How you start your morning sets the tone for the day. And when your bedroom feels done, it’s the calm before the chaos. You get a few minutes for yourself in a space that is relaxed and unhurried. If you’re frenzied in your room, trying to find which box your shoes are packed in, you’re not going to walk out the door feeling like you’ve got it together. Again, it doesn’t need to be fancy or decorated to the nines — it just needs to feel like your space.

It’s a safe place to experiment.

In my bedroom makeover I went off the rails with wallpaper to fully surround the space with pattern. But in my old place, my bedroom was super simple. I painted it white, got a black iron bed, and hung three DIY paintings (why, yes, I spent a semester as a studio art major). The result felt like an art gallery, and it was both low-budget and quick. 

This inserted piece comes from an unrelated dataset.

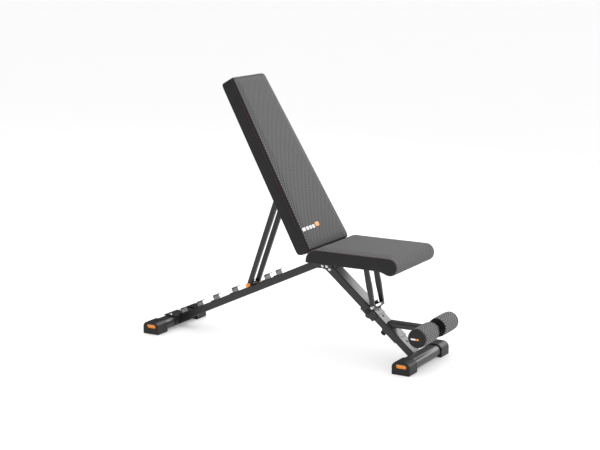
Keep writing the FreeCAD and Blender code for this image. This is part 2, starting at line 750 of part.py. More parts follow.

Because bedrooms don’t have some of the permanent fixtures of other spaces (hello, bathrooms and kitchens), they are a lot easier to change up when you get tired of a particular style or trend. The stakes are low! Use your bedroom to experiment with cottagecore style, or dally with dopamine decor, or test out maximalism or minimalism. Your bedroom doesn’t have to “flow” with anything else, so do what makes you happy.

It creates a retreat from the world.

Even if the rest of the house is in a state of flux, even if my workday goes awry — at least I can go into my bedroom at the end of the day and feel like it’s a retreat from everything else. Going to bed in a space that’s undone or a reminder or projects that are TBD is no way to end the day.

It reminds you to prioritize yourself.

Your bedroom is one of those spaces you design exclusively for yourself. You don’t need to think about whether guests will be comfortable or if there’s a good background for your Zoom calls. Your bedroom is just for you. And taking the time to actually decorate that space is the ultimate reminder to prioritize yourself.